Q. Are there inherent traditions and rituals that began with Domenico in the 1920s that are still honoured today within the company’s mission and philosophy?
A. I feel a strong bond with my grandfather’s adventurous spirit. At the beginning of the past century, he toured Europe selling wine and grappa in his horse-drawn carts or by taking the train.
Q. What makes Bottega’s distillation process different from other products? And how does that affect the aromatic quality, flavour and body?
A. Our grappa has distinctive elements:
• The pomace: our grappa is obtained from carefully selected monovarietal or noble grapes, fermented at a low temperature and controlled acidity. They represent flavours and aromas of a specific grape, hence the distillate is characterized by pronounced typicality. The brand, Alexander, was among the first to produce monovarietal grappa, offering a range of grappas from over 20 different grapes.
• Triple distillation:
– Elimination of methanol and higher alcohols
– Mixed distillation system (continuous and discontinuous)
• Bain-marie distillation: we use a specially designed copper still that has an internal chamber immersed in boiling water. The pomace warms up slowly and evenly, and never gets in direct contact with a flame: the heat is applied indirectly, avoiding the possible burning of essential oils which can develop unpleasant bitter flavours.
• Vacuum distillation: a method of distillation performed under reduced pressure that decreases the boiling point of compounds and allows the molecules of the alcoholic steam to evaporate at a lower temperature, preserving the natural aromas of the grape.
• It has a lower alcoholic strength: while the standard is 40 per cent, our average proof of grappa is 38 per cent.
• It uses certified water from the Alps.
• It is double filtered at -20 C.
Q. In 1992, Bottega introduced Il Vino dei Poeti Prosecco Spumante to its product collection, effectively adding a winery to its distillery. What did this mean for the company?
A. We started producing Prosecco in 1987, followed by the launch of “Il Vino dei Poeti” a few years later. Adding this new brand, characterized by a higher rotation on shelves, was a true paradigm shift and allowed us to acknowledge more deeply the productive processes of the grape’s transformation, its quality-related secrets.
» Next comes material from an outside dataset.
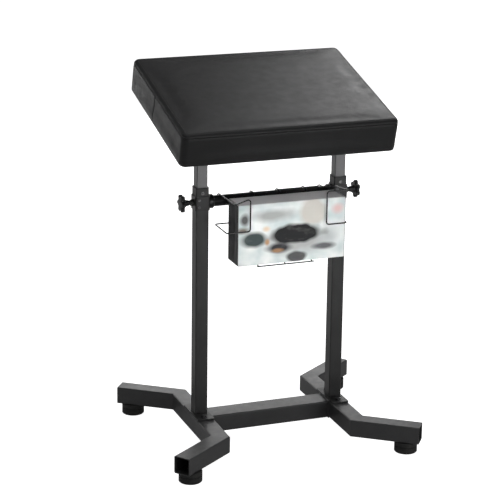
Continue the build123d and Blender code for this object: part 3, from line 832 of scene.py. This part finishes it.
# ------------------------------------------------------------------ welds and carton
def weld_loop(x, low, high):
    """Ripple of weld round the crossbar's end."""
    corners = [(low.y, low.z), (high.y, low.z), (high.y, high.z), (low.y, high.z)]
    path, radii = [], []
    for i, (y, z) in enumerate(corners):
        to_y, to_z = corners[(i + 1) % 4]
        count = round(math.dist((y, z), (to_y, to_z)) / WELD_STEP)
        for k in range(count):
            share = k / count
            path.append((x, y + (to_y - y) * share, z + (to_z - z) * share))
            radii.append(WELD_RADIUS * (1 + WELD_RIPPLE * math.sin(2.1 * len(path))))
    return swept_tube(path, radii, 8, closed=True)


def build_welds():
    """Weld beads at both ends of the crossbar."""
    low, high = (Vector(c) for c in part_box("crossbar"))
    points, faces = joined([weld_loop(low.x, low, high), weld_loop(high.x, low, high)])
    return mesh_object("crossbar_welds", points, faces, finishes["base_paint"])


def carton_ring(low, high, inset, z, pinch):
    """Plan outline of the carton at a height; its left side bows in, most at a fold near its middle."""
    mid, half = (low.y + high.y) / 2, (high.y - low.y) / 2 - inset
    left, right = low.x + inset, high.x - inset
    ys = np.linspace(mid - half, mid + half, 17)
    xs = np.linspace(left, right, 33)
    ring = [(x, mid - half, z) for x in xs[:-1]] + [(right, y, z) for y in ys[:-1]]
    ring += [(x, mid + half, z) for x in xs[:0:-1]]
    for y in ys[:0:-1]:
        across = (y - mid) / half
        bow = 0.7 * (1 - across * across)
        fold = 0.5 * max(0, 1 - abs(across + 0.15) / 0.35)
        ring.append((left + pinch * (bow + fold), y, z))
    return ring


# (inset from the edge, depth below the top) in millimetres, over the rim and the tucked lid
CARTON_RIM = [
    (0.0, 0.6), (0.6, 0.0), (1.4, 0.0), (1.9, 0.9), (2.5, 0.9), (3.0, 0.2), (12.0, 0.1), (30.0, 0.3),
]


def build_carton():
    """Printed box: crisp folded edges, a pinched left side and a tucked lid."""
    low, high = (Vector(c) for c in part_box("carton"))
    rows = []
    for share in (0.98, 0.5, 0.02):
        rows.append(carton_ring(low, high, share * CARTON_FLAP, low.z, 0))
    rows.append(carton_ring(low, high, 0.0, low.z + 0.6 * MM, 0))
    for level in range(1, CARTON_LEVELS):
        share = level / CARTON_LEVELS
        z = low.z + (high.z - low.z) * share
        rows.append(carton_ring(low, high, 0.0, z, CARTON_PINCH * math.sin(math.pi * share) ** 0.7))
    for inset, depth in CARTON_RIM:
        rows.append(carton_ring(low, high, inset * MM, high.z - depth * MM, 0))
    count = len(rows[0])
    points = [p for row in rows for p in row]
    faces = grid_faces(len(rows), count)
    faces.append(tuple(range(count))[::-1])
    faces.append(tuple(range((len(rows) - 1) * count, len(rows) * count)))
    return mesh_object("printed_carton", points, faces, finishes["printed_card"], smooth=False)


welds = build_welds()
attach(welds, "frame")
carton = build_carton()
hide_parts("carton")
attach(carton, "carton")


# ------------------------------------------------------------------ studio and camera
def soft_light(name, spot, aim, size, power, spread=180):
    """Rectangular soft box at a spot, turned to its aim; the spread is in degrees."""
    data = bpy.data.lights.new(name, "AREA")
    data.shape = "RECTANGLE"
    data.size, data.size_y = size
    data.energy = power
    data.spread = math.radians(spread)
    lamp = bpy.data.objects.new(name, data)
    lamp.location = spot
    lamp.rotation_euler = (Vector(aim) - Vector(spot)).to_track_quat("-Z", "Y").to_euler()
    bpy.context.scene.collection.objects.link(lamp)


def floor_material():
    """Matt white floor with a glow for the camera alone, which keeps it white like the photo's ground."""
    paint = surface("studio_floor", (0.8, 0.8, 0.8), 0.9, Specular_IOR_Level=0.1)
    feed(paint, "Base Color", mix(paint, noise(paint, 1.5, 2), (0.78, 0.78, 0.78), (0.82, 0.82, 0.82)))
    paint.node_tree.nodes["Principled BSDF"].inputs["Emission Color"].default_value = (1, 1, 1, 1)
    seen = add(paint, "ShaderNodeLightPath").outputs["Is Camera Ray"]
    feed(paint, "Emission Strength", math_node(paint, "MULTIPLY", seen, FLOOR_GLOW))
    return paint


def build_floor():
    corners = [(a * FLOOR_REACH, b * FLOOR_REACH, 0) for a, b in ((-1, -1), (1, -1), (1, 1), (-1, 1))]
    floor = mesh_object("studio_floor", corners, [(0, 1, 2, 3)], floor_material(), smooth=False)


def build_surround():
    """White surround for the camera, whose light is weaker overhead than at the horizon."""
    world = bpy.data.worlds.new("studio")
    bpy.context.scene.world = world
    world.use_nodes = True
    back = world.node_tree.nodes["Background"]
    spot = add(world, "ShaderNodeTexCoord").outputs["Generated"]
    height = add(world, "ShaderNodeSeparateXYZ", {0: spot}).outputs["Z"]
    glow = remap(world, height, 0.05, 0.5, 0.4, 0.14)
    seen = add(world, "ShaderNodeLightPath").outputs["Is Camera Ray"]
    strength = add(world, "ShaderNodeMix", {0: seen, 2: glow, 3: 1.0}, data_type="FLOAT").outputs[0]
    world.node_tree.links.new(strength, back.inputs["Strength"])
    back.inputs["Color"].default_value = (1, 1, 1, 1)


def build_lights():
    """Soft boxes; the narrow beam of carton_box is aimed at the printed front."""
    soft_light("key_box", (1.22, 1.22, 2.0), (0.15, 0.05, 0.75), (0.85, 0.85), 12)
    soft_light("top_box", (-0.3, -0.4, 3.4), (0, 0, 0), (3.0, 3.0), 36)
    soft_light("back_box", (0.25, 3.2, 0.8), (0, 0, 0.2), (3.4, 1.0), 33)
    soft_light("carton_box", (-0.5, -2.7, 0.75), (0.02, -0.09, 0.5), (0.25, 0.15), 0.2, 12)
    soft_light("right_box", (0.9, -2.5, 0.5), (0.165, 0, 0.62), (0.7, 0.9), 12)


def build_camera():
    """Camera at the photo's viewing angle."""
    data = bpy.data.cameras.new("camera")
    data.lens = LENS
    data.sensor_width = 36
    data.shift_y = LENS_SHIFT
    camera = bpy.data.objects.new("camera", data)
    yaw, pitch = math.radians(CAMERA_YAW), math.radians(CAMERA_PITCH)
    back = Vector((math.sin(yaw) * math.cos(pitch), -math.cos(yaw) * math.cos(pitch), math.sin(pitch)))
    level = (-back).to_track_quat("-Z", "Y").to_matrix()
    turned = level @ Matrix.Rotation(math.radians(CAMERA_ROLL), 3, "Z")
    camera.matrix_world = Matrix.Translation(CAMERA_PLACE) @ turned.to_4x4()
    bpy.context.scene.collection.objects.link(camera)
    bpy.context.scene.camera = camera
    bpy.context.scene.view_settings.view_transform = "Standard"


build_floor()
build_surround()
build_lights()
build_camera()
We strengthened our relationship with the farmers, who became suppliers of the quality grapes. We enhanced our customer-centric relationships, brand awareness and perception around being “Prosecco experts.” Sparkling wines represent approximately 65 per cent of our turnover. We own 2 per cent of the world’s Prosecco market share.
Q. Who are Bottega’s main demographics?
A. Our target is the sophisticated expert, 25 to 55 years old, with a heavy female skew. Millennials are also becoming a significant target demographic.
Q. Which Bottega offerings are the No. 1 choices for consumers?
A. In Canada, the most appreciated products are:
• “Il Vino dei Poeti” Prosecco DOC Brut, which is the No. 1 prosecco in Ontario
• “Il Vino dei Poeti” Rosé Venezia DOC, which is No. 1 in the “sparkling rosé” category
• For our liqueurs, Limoncino, Pistacchio and gin are the most successful
• Bottega Gold is among the fastest-growing products and is one of the most recognizable and appreciated wines by Canadian consumers
Q. What would you like people to know about Bottega?
A. The quality of the product (Italian, natural, genuine, traditional taste), the design (being an expression of the excellent esthetic character of being made in Italy) and Bottega’s social responsibility toward the environment and the community.
Q. What is next for Bottega?
A. We want to be more present in the Canadian duty-free sector. We are also targeting nightclubs and the fashion industry. We invested a lot in R&D and will soon be launching our latest creations: pomegranate liqueur and ginger liqueur.